Con il comunicato stampa dello scorso 13 dicembre 2022, la Commissione UE ha reso nota l’approvazione all’unanimità del Consiglio UE della proposta di direttiva COM(2021)823 del 22 dicembre 2021 intesa a garantire un’aliquota d’imposta effettiva minima per i gruppi, nazionali o internazionale, con una società madre o una controllata in uno Stato membro, che abbiano ricavi complessivi superiori a 750 milioni di euro annui.
L’accordo concretizza l’impegno dell’UE a dare attuazione alla riforma fiscale dell’OCSE, prevedendo il recepimento nella legislazione europea del secondo pilastro (c.d. “Pillar 2”) dell’OCSE. Gli Stati membri devono attuare le nuove norme entro il 31 dicembre 2023.

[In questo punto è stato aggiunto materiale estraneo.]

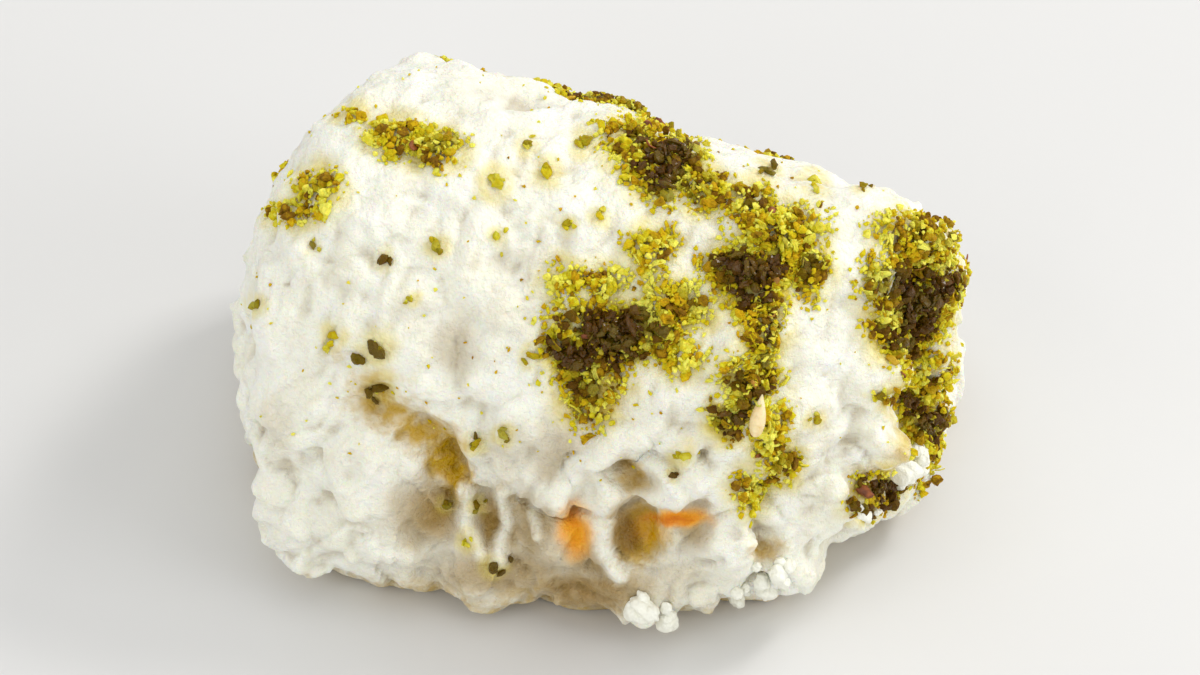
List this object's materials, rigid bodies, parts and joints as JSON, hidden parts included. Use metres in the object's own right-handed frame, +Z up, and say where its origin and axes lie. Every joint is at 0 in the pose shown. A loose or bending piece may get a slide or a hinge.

Come noto, il Pillar 2 prevede l’introduzione di una minimum tax del 15 per cento e la direttiva UE individuerà un insieme comune di norme sulle modalità di calcolo di tale dell'aliquota fiscale minima effettiva affinché questa sia applicata con correttezza e coerenza in tutta l'UE. Il Pillar 2 prevede l’operatività di tale imposizione si sostanzierà in un sistema di tassazione coordinato a livello multilaterale e costituito da due regole interconnesse gerarchicamente, la c.d. “Income Inclusion Rule” (IIR) e la “Undertaxed Payments Rule” (UTPR). La prima comporta il prelievo della c.d. top-up tax – ossia dell’eventuale differenziale di tassazione tra il livello minimo del 15 per cento e l’effective tax rate dell’entità in una data giurisdizione - a carico dell’ultimate parent entity nel Paese in cui è localizzata. La seconda, invece, è una regola applicabile in via secondaria e subordinata rispetto all’IIR dai Paesi di residenza delle Constituent Entities per prelevare l’eventuale top-up tax residua fino a raggiungere il predetto livello minimo di tassazione.
La direttiva ripropone in modo pressoché speculare i contenuti del Pillar 2, salvi alcuni aggiustamenti dovuti alle possibili questioni di compatibilità con il diritto euro-unionale. In particolare, la direttiva prevede che la ultimate parent entity (UPE) applichi l’IIR in relazione ai profitti sotto tassati sia delle controllate residenti all’estero che delle controllate residenti nella sua stessa giurisdizione, con l’effetto, quindi, di ridurre lo spazio per l’applicazione dell’UTPR. Inoltre, per le medesime ragioni di compatibilità con il diritto euro-unionale ed al fine di evitare il rischio di discriminazione tra Gruppi domestici e multinazionali, la direttiva amplia il novero soggettivo di applicazione dell’IIR estendendola anche alle imprese o gruppi di imprese domestiche con ricavi superiori a 750 milioni di euro in almeno due dei precedenti quattro anni.
Nell’implementazione della direttiva, come precisato dall’explanatory memorandum alla proposta di direttiva, gli Stati membri dovranno garantire la coesistenza delle nuove regole con le norme antiabuso attualmente in vigore e, in particolare, con la disciplina CFC. Tale ultima disciplina pone, infatti, le proprie basi sul medesimo principio di imputazione del reddito prodotto dalla controllata estera alla controllante previsto anche per l’applicazione dell’IIR. Pertanto, riconosciuta la priorità della CFC domestica rispetto all’IIR, nell’implementazione della direttiva dovrà essere evitata l’emersione di fenomeni di doppia imposizione mediante il riconoscimento delle imposte versate dalla controllante in relazione alla propria controllata CFC come imposte da attribuire alla giurisdizione della CFC nel determinare l’effective tax rate ai fini dell’IIR. In particolare, l’art. 23 della proposta di direttiva e l’art. 4.3 delle Model Rules prevedono che, nel calcolare le Covered Tax di una giurisdizione ai fini di determinarne l’effective tax rate, debbano essere tenute in conto anche le imposte che la controllante di un’entità ivi stabilita corrisponde nel proprio Stato di residenza in ragione dell’applicazione della normativa CFC.